GOAL
Write out the material below again, unchanged.

[BEGIN DATA LINES]

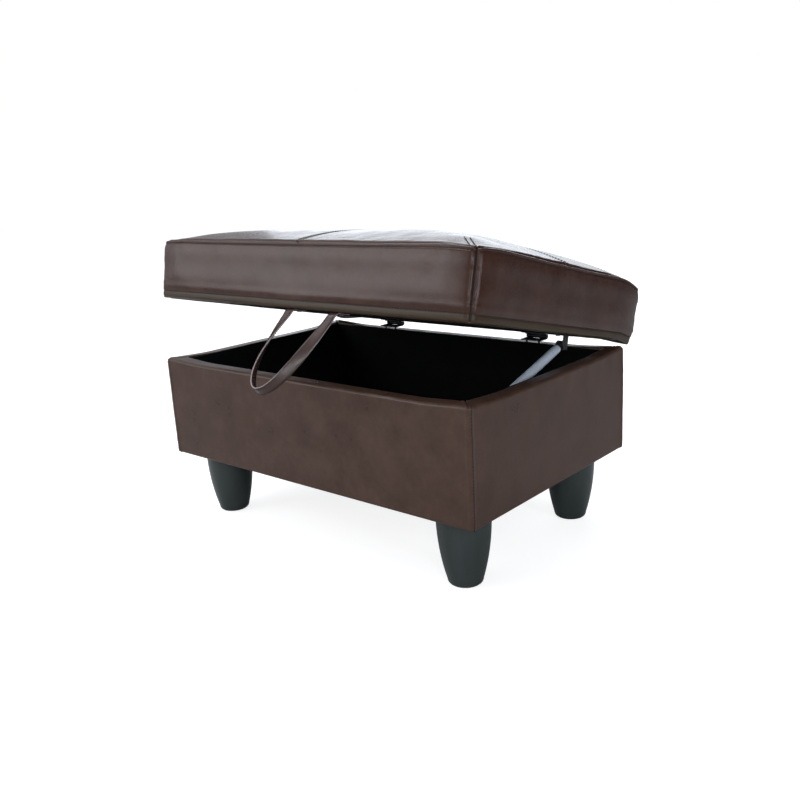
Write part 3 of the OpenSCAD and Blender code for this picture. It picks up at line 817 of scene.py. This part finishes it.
def box_leather():
    """Outline: up the outside, over the rim, down the lip, and back inside the leather."""
    z0, z1 = Z0, Z1
    tuck = 0.030        # how far the leather runs in under the box, and down inside the rim
    edge_r, rim_r, lip_r = 0.006, 0.0055, 0.003
    rim = 0.027         # width of the rim
    thick = 0.0015
    out = [(tuck, z0 + 0.0002)] + between((tuck, z0), (edge_r, z0), 5)
    out += arc(edge_r, z0 + edge_r, edge_r, 270, 180, 6)
    out += between((0, z0 + edge_r), (0, z1 - rim_r), 34)
    out += arc(rim_r, z1 - rim_r, rim_r, 180, 90, 7)
    out += between((rim_r, z1), (rim - lip_r, z1), 8)
    out += arc(rim - lip_r, z1 - lip_r, lip_r, 90, 0, 4)
    out += between((rim, z1 - lip_r), (rim, z1 - tuck), 6)
    out += [(rim, z1 - tuck), (rim - thick, z1 - tuck)]
    out += between((rim - thick, z1 - tuck), (rim - thick, z1 - 0.006), 3)
    out += [(0.0235, z1 - 0.0035), (0.004, z1 - 0.0035), (0.0025, z1 - 0.008)]
    out += between((0.0025, z1 - 0.008), (0.0025, z0 + edge_r), 6)
    out += [(0.004, z0 + 0.002), (tuck, z0 + 0.002)]
    obj, info = ring_mesh("box_leather", out, BOX_W / 2, BOX_D / 2, FRONT_Y + BOX_D / 2, LEATHER)
    co, n = coords(obj), normals(obj)
    prof = np.array(out)
    at = info[:, 2].astype(int)
    u, z = prof[at, 0], prof[at, 1]
    half = np.where(info[:, 0] % 2 == 0, BOX_W / 2, BOX_D / 2)
    corner = half - np.abs(info[:, 1])
    face = u < 0.0015
    near_seam = face | (z > z1 - 0.0075)
    d = np.where(face, 0.0004 + 0.0007 * noise(co, 9, 21) + 0.0003 * noise(co, 27, 22), 0)
    # the sunken corner seam, the swelling beside it and its puckers
    d += np.where(near_seam, groove(corner, width=0.0013, depth=0.0017), 0)
    d += np.where(near_seam, ridge(corner - 0.0045, width=0.003, height=0.0012), 0)
    stripes = noise(np.column_stack([co[:, 0] * 0.1, co[:, 1] * 0.1, co[:, 2]]), 120, 23)
    d += np.where(face, 0.0005 * stripes * np.exp(-(corner / 0.02) ** 2), 0)
    # short waves where the leather is pulled over the rim
    pulled = noise(np.column_stack([co[:, 0], co[:, 1], co[:, 2] * 0.2]), 45, 24)
    d += np.where(face & (z > z1 - 0.06), 0.0006 * pulled * smooth01((z - z1 + 0.06) / 0.05), 0)
    co = co + n * d[:, None]
    # the padded rim sinks a little between its corners
    sag = 0.0042 * smooth01(corner / 0.10)
    upper = z1 - 0.012
    co[:, 2] -= sag * smooth01((z - upper) / 0.009) * np.where(z > upper, 1, 0)
    set_coords(obj, co)
    return obj, info, prof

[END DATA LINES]

RESULT BELOW
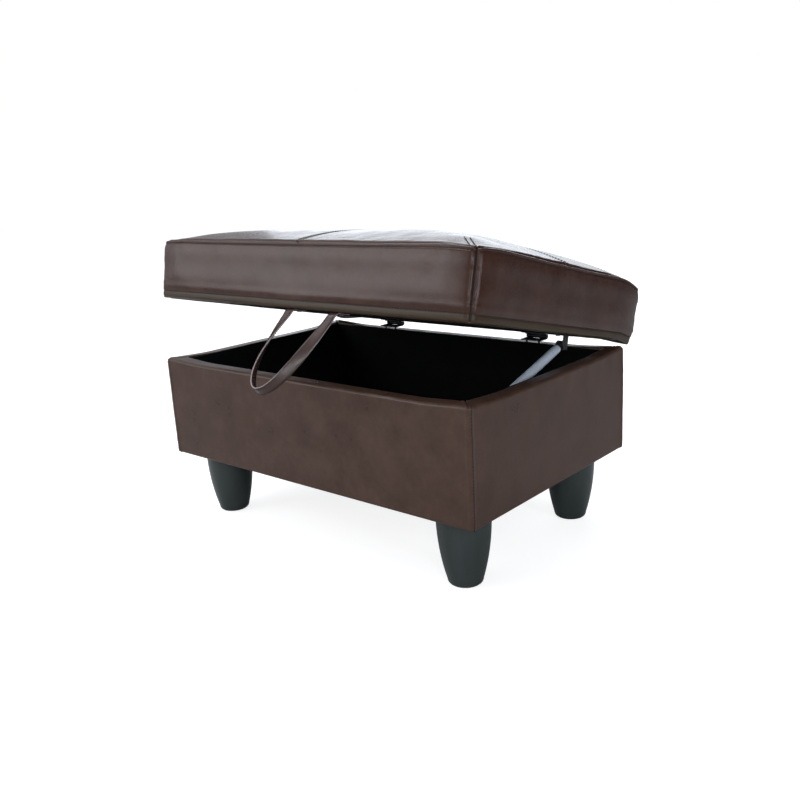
Write part 3 of the OpenSCAD and Blender code for this picture. It picks up at line 817 of scene.py. This part finishes it.
def box_leather():
    """Outline: up the outside, over the rim, down the lip, and back inside the leather."""
    z0, z1 = Z0, Z1
    tuck = 0.030        # how far the leather runs in under the box, and down inside the rim
    edge_r, rim_r, lip_r = 0.006, 0.0055, 0.003
    rim = 0.027         # width of the rim
    thick = 0.0015
    out = [(tuck, z0 + 0.0002)] + between((tuck, z0), (edge_r, z0), 5)
    out += arc(edge_r, z0 + edge_r, edge_r, 270, 180, 6)
    out += between((0, z0 + edge_r), (0, z1 - rim_r), 34)
    out += arc(rim_r, z1 - rim_r, rim_r, 180, 90, 7)
    out += between((rim_r, z1), (rim - lip_r, z1), 8)
    out += arc(rim - lip_r, z1 - lip_r, lip_r, 90, 0, 4)
    out += between((rim, z1 - lip_r), (rim, z1 - tuck), 6)
    out += [(rim, z1 - tuck), (rim - thick, z1 - tuck)]
    out += between((rim - thick, z1 - tuck), (rim - thick, z1 - 0.006), 3)
    out += [(0.0235, z1 - 0.0035), (0.004, z1 - 0.0035), (0.0025, z1 - 0.008)]
    out += between((0.0025, z1 - 0.008), (0.0025, z0 + edge_r), 6)
    out += [(0.004, z0 + 0.002), (tuck, z0 + 0.002)]
    obj, info = ring_mesh("box_leather", out, BOX_W / 2, BOX_D / 2, FRONT_Y + BOX_D / 2, LEATHER)
    co, n = coords(obj), normals(obj)
    prof = np.array(out)
    at = info[:, 2].astype(int)
    u, z = prof[at, 0], prof[at, 1]
    half = np.where(info[:, 0] % 2 == 0, BOX_W / 2, BOX_D / 2)
    corner = half - np.abs(info[:, 1])
    face = u < 0.0015
    near_seam = face | (z > z1 - 0.0075)
    d = np.where(face, 0.0004 + 0.0007 * noise(co, 9, 21) + 0.0003 * noise(co, 27, 22), 0)
    # the sunken corner seam, the swelling beside it and its puckers
    d += np.where(near_seam, groove(corner, width=0.0013, depth=0.0017), 0)
    d += np.where(near_seam, ridge(corner - 0.0045, width=0.003, height=0.0012), 0)
    stripes = noise(np.column_stack([co[:, 0] * 0.1, co[:, 1] * 0.1, co[:, 2]]), 120, 23)
    d += np.where(face, 0.0005 * stripes * np.exp(-(corner / 0.02) ** 2), 0)
    # short waves where the leather is pulled over the rim
    pulled = noise(np.column_stack([co[:, 0], co[:, 1], co[:, 2] * 0.2]), 45, 24)
    d += np.where(face & (z > z1 - 0.06), 0.0006 * pulled * smooth01((z - z1 + 0.06) / 0.05), 0)
    co = co + n * d[:, None]
    # the padded rim sinks a little between its corners
    sag = 0.0042 * smooth01(corner / 0.10)
    upper = z1 - 0.012
    co[:, 2] -= sag * smooth01((z - upper) / 0.009) * np.where(z > upper, 1, 0)
    set_coords(obj, co)
    return obj, info, prof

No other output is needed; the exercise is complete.